I looked there and its not that bad i cant see it being that is there another reason that can cause this i have also notice that my muffler sounded different do you think it could be my muffler. its on a 25hp kohler


----------



## SABL (Jul 4, 2008)

*Re: Toro z master has no power under load*

How many hours on this unit?? With 25HP sounds like a 60" deck....3 blades and 3 spindles. Make sure the spindles are turning free.....still sounds like grass wrapped around one or all of them. 

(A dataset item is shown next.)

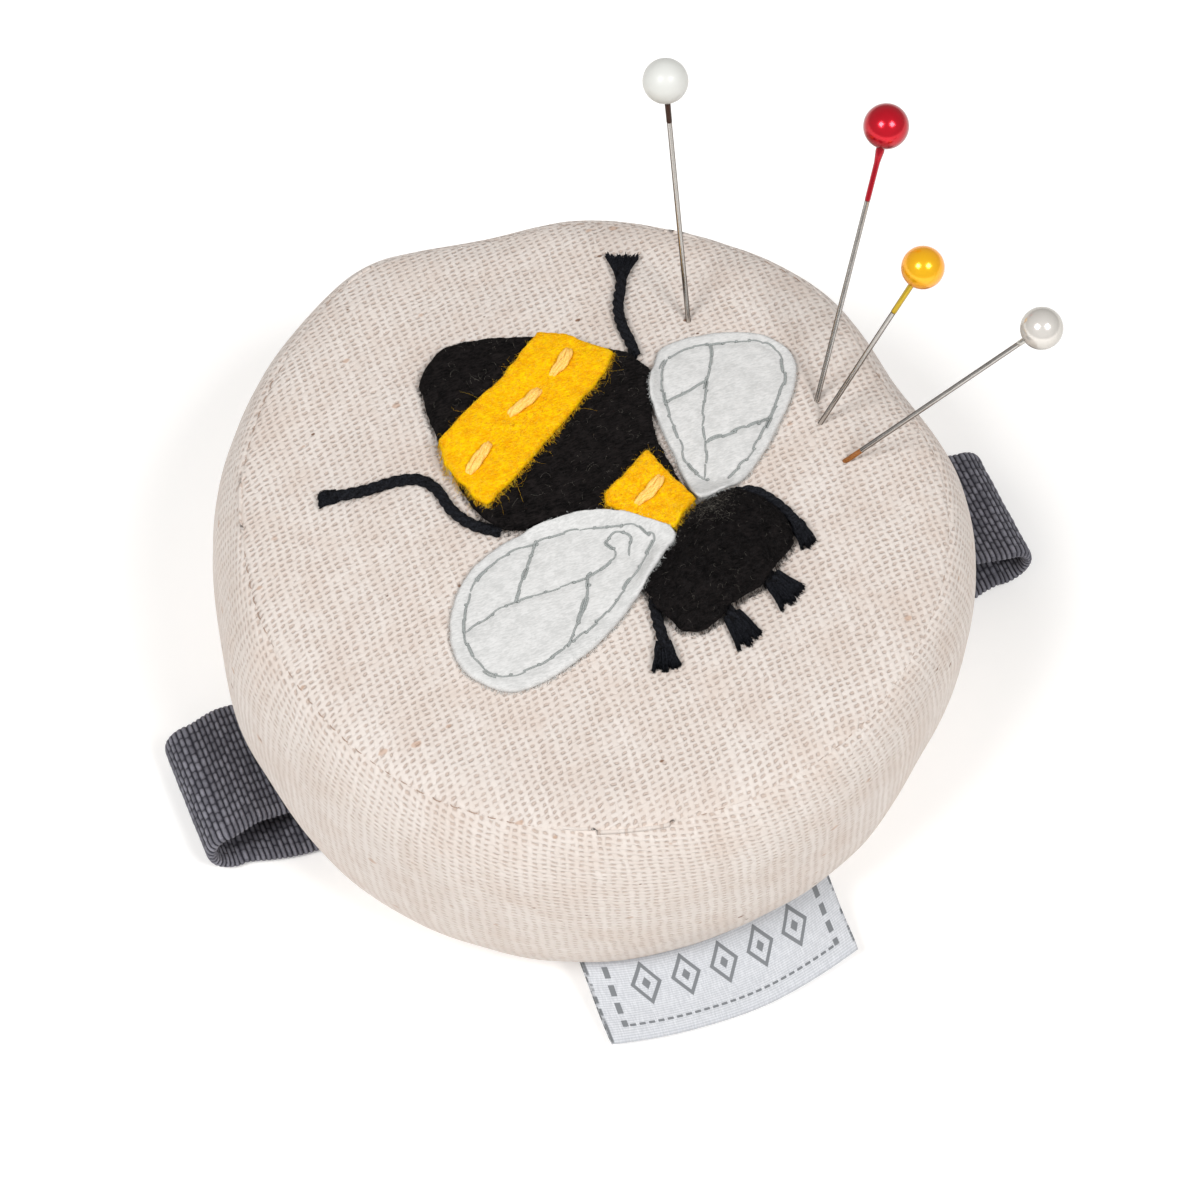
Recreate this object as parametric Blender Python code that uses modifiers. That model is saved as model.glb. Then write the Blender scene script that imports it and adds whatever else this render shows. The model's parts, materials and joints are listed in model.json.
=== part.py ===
"""Wrist pin cushion: a stuffed linen drum with a felt bee sewn on its top, an elastic wrist
strap and a woven label sewn into its base seam, and four pearl-headed pins pushed into it.

Frame: origin on the table at the middle of the strap's underside, +X along the strap,
-Y towards the label, +Z up.  All sizes are in metres.
"""
from math import asin, cos, pi, radians, sin, sqrt

import bmesh
import bpy
from mathutils import Matrix, Vector

MM = 0.001
GAP = 0.3 * MM                      # clearance kept between neighbouring pieces

# drum
SEAM_RADIUS = 36.0 * MM             # radius of the top and base seams
BULGE = 3.0 * MM                    # how far the side swells beyond the seams
BASE_SEAM_Z = 3.6 * MM
TOP_SEAM_Z = 32.0 * MM
DOME_RISE = 2.2 * MM                # how far the top swells above its seam
CLOTH = 0.8 * MM                    # linen with its backing
TURN_STEPS = 56
THREAD_RADIUS = 0.18 * MM

# base
BASE_FLAT_RADIUS = 28.0 * MM
BASE_UNDERSIDE_Z = 1.7 * MM
BASE_RIM_Z = 2.5 * MM
PLATE_RADIUS = 27.0 * MM
PLATE_THICKNESS = 1.2 * MM

# wrist strap
STRAP_WIDTH = 14.2 * MM
STRAP_THICKNESS = 1.3 * MM
STRAP_END_X = 35.0 * MM             # where the webbing ends inside the seam
STRAP_FOLD_LEFT = -46.0 * MM        # middle of the webbing at each fold
STRAP_FOLD_RIGHT = 47.5 * MM
STRAP_RISE = 1.0 * MM               # the webbing stands this much higher outside the seam

# label
LABEL_INNER_RADIUS = 37.0 * MM
LABEL_EDGE_Y = -43.6 * MM           # the folded edge is an arc, furthest out at its middle
LABEL_EDGE_RADIUS = 49.0 * MM
LABEL_THICKNESS = 0.9 * MM
LABEL_ENDS = (-15.1 * MM, 12.0 * MM)
LABEL_STEPS = 8
LABEL_HINGE_Y = -36.8 * MM
LABEL_HINGE_Z = 4.6 * MM
LABEL_OUTER_Z = 1.9 * MM

# felt bee
FELT = 0.8 * MM
BODY_FELT = 1.6 * MM                # padded black felt
LEG_RADIUS = 0.55 * MM
STITCH_RADIUS = 0.3 * MM

# pins: total length, shaft and head
PIN_LENGTH = 40.0 * MM
PIN_RADIUS = 0.29 * MM
PIN_POINT = 2.5 * MM
HEAD_RADIUS = 2.2 * MM
CHANNEL_RADIUS = 0.6 * MM
CHANNEL_FLOOR_Z = 6.5 * MM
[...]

The change in exhaust sound.....all the time or when the PTO is engaged??


----------



## Kasey28 (Sep 23, 2011)

*Re: Toro z master has no power under load*

If the engine is a V-twin pull off the valve covers and check the push rods to see if they are still in their places. I'm only suggesting this because i am working on a 26 horse briggs engine that had the same issue (didnt sound right and would bog under load) and i found that the exhaust valve guide had worked its way out which caused the rocker arm to bottom out on it which caused the push rod to bend which in turn caused the intake push rod to bend. Hope this helps you


----------



## SABL (Jul 4, 2008)

*Re: Toro z master has no power under load*

Sounds plausible.....but that is a common problem with B&S v-twins. Not sure if the Kohler engines suffer from the same issue. Worth a try to check compression before tearing into it......the change in muffler sound does indicate an exhaust valve. 

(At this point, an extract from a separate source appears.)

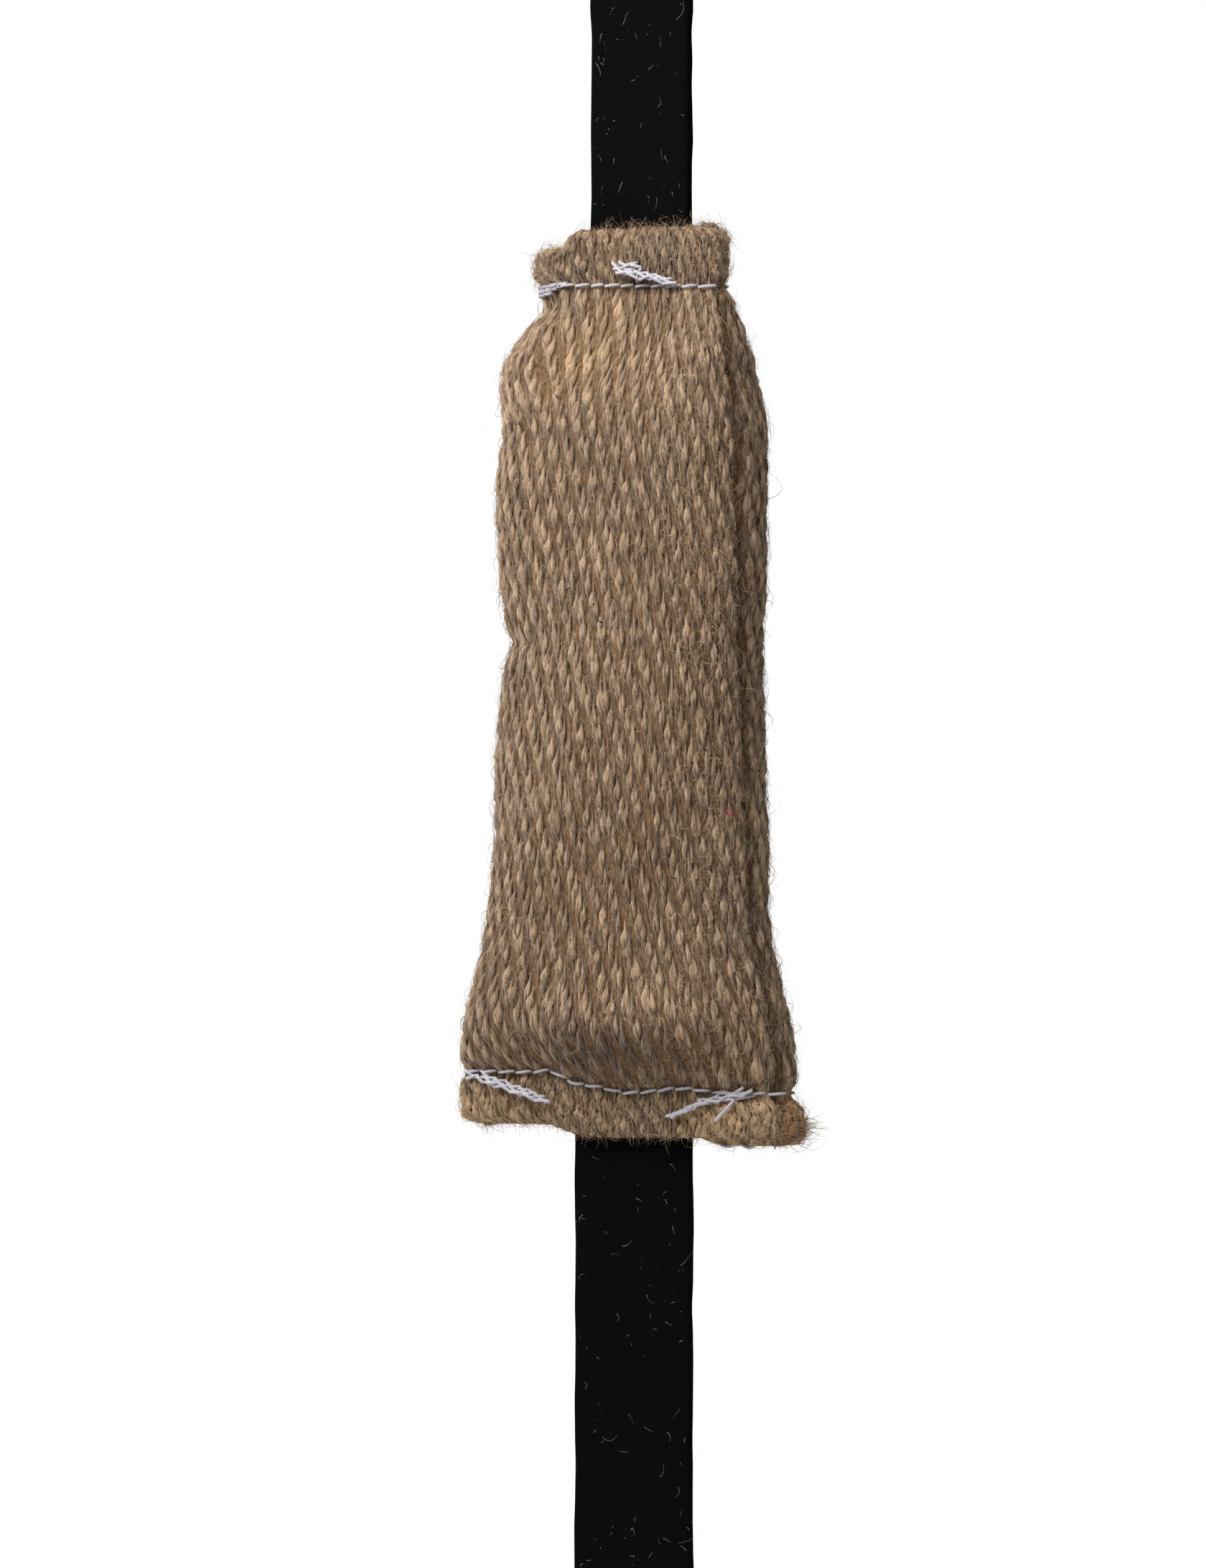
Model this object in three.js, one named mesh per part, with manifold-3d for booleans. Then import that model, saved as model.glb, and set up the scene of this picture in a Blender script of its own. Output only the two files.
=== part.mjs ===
// A small jute pad on a flat strap. The strap runs in through the pad's top hem and out through its bottom
// hem, and ends in a sewn loop above and below. Millimetres, +Z up, X along the bottom hem, -Y to the front.
// The origin is the point inside the upper loop that the whole object hangs from.
import * as THREE from "three";
import { mergeVertices } from "three/addons/utils/BufferGeometryUtils.js";
import Module from "manifold-3d";

// ---- Driving dimensions ----

const CLEARANCE = 0.3; // between pieces that touch

// Strap
const STRAP_WIDTH = 25;
const STRAP_THICKNESS = 2.4;
const STRAP_ABOVE_PAD = 102; // hanging point to the pad's top edge
const STRAP_BELOW_PAD = 141; // the pad's bottom edge to the lower loop's bearing point
const TWIST_DEGREES = -18; // the strap's turn at the top, against its turn at the bottom
const TWIST_AXIS = 10; // the line it turns about, to the right of the strap's middle
const EYE_LENGTH = 32; // inside the loop, along the strap
const EYE_DEPTH = 18; // inside the loop, front to back
const LOOP_OVERLAP = 20; // sewn double
const PLAIN_FACE_MARGIN = 4; // the plain face under the pad keeps this far from the hem and the overlap

// Pad
const PAD_LENGTH = 185;
const PAD_SHIFT = -1; // from the strap's middle to the pad's, below the top hem
const BODY_WIDTH = 58.4;
const BODY_THICKNESS = 29;
const BODY_POWER = 2.7; // 2 is an ellipse, higher is squarer
const CLOTH = 2.4; // thickness of the jute
const HEM_THICKNESS = 10;
const HEM_POWER = 5;
const HEM_EDGE_RADIUS = 2.6;
const HEM_CORNER = 3;
const TOP_HEM_DEPTH = 11.5;
const TOP_HEM_WIDTH = 63.5;
const TOP_HEM_RIGHT = 21.7; // the part of it to the right of the strap's middle
const TOP_SHOULDER = 30;
const TOP_SHOULDER_POWER = 1.25; // higher leaves the seam more gently
const BOTTOM_HEM_DEPTH = 10;
const BOTTOM_HEM_WIDTH = 71;
const BOTTOM_SHOULDER = 20;
const BOTTOM_SHOULDER_POWER = 1.2; // 1 is a quarter sine, higher leaves the seam more gently
const BOTTOM_FLARE = 44; // the stretch over which the body widens to the bottom hem
const BOTTOM_LIFT = 3.4; // the left end of the bottom hem is pulled up
const LIFT_START = 8;
const LIFT_RUN = 12;
const EAR_START = 14; // the left end of the top hem bends back here, left of the strap's middle
const EAR_BEND_DEGREES = 42;
const EAR_DROP = 1.5;
const EAR_DROP_RUN = 4;
const SEAM_PINCH = 0.8; // how far a seam sinks into each face
const SEAM_PINCH_REACH = 1.6;
const DENT_BELOW_TOP = 83.6; // the dent in the left side
const DENT_DEPTH = 3.1;
const DENT_REACH = 9;
const CLOSING_SEAM_AT = -9; // the seam up the back, from the strap's middle
const WADDING_END_GAP = 1.2; // the wadding stops this short of the hems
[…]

Still waiting for a reply on the hours......


----------



## anrick (Sep 11, 2011)

*Re: Toro z master has no power under load*



SABL said:


> Sounds plausible.....but that is a common problem with B&S v-twins. Not sure if the Kohler engines suffer from the same issue. Worth a try to check compression before tearing into it......the change in muffler sound does indicate an exhaust valve.
> 
> Still waiting for a reply on the hours......

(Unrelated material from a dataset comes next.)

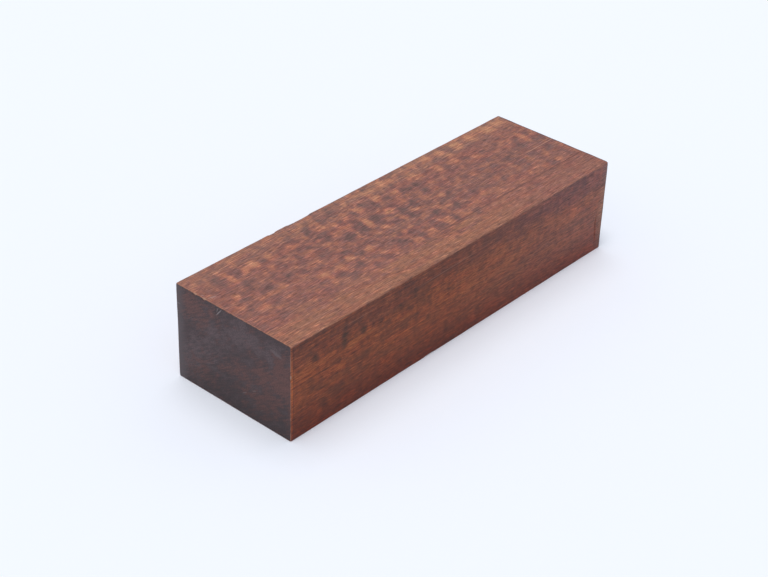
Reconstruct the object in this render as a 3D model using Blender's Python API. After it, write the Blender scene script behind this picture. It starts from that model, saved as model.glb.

 It has 783 hours and guess what it was the muffler i think something must of callapse in the inside i tried my friends muffler from his toro and it worked. but thanks for all the help.


----------



## SABL (Jul 4, 2008)

*Re: Toro z master has no power under load*

Thanks for the reply!! I'll have to check on the issue of mufflers for this critter. I have the same machine with ~400hrs. Well, the kid is in possession of it right now....:grin:. The only stipulation is that it stays in the garage when not in use....if he leaves it outside in the weather for even one night I will sell it.


----------



## Basementgeek (Feb 7, 2005)

Yes, thanks for letting us know. I have never seen a plugged up 4 cycle muffler. 2 cycle yes. I wonder if it is running to rich?

BG


----------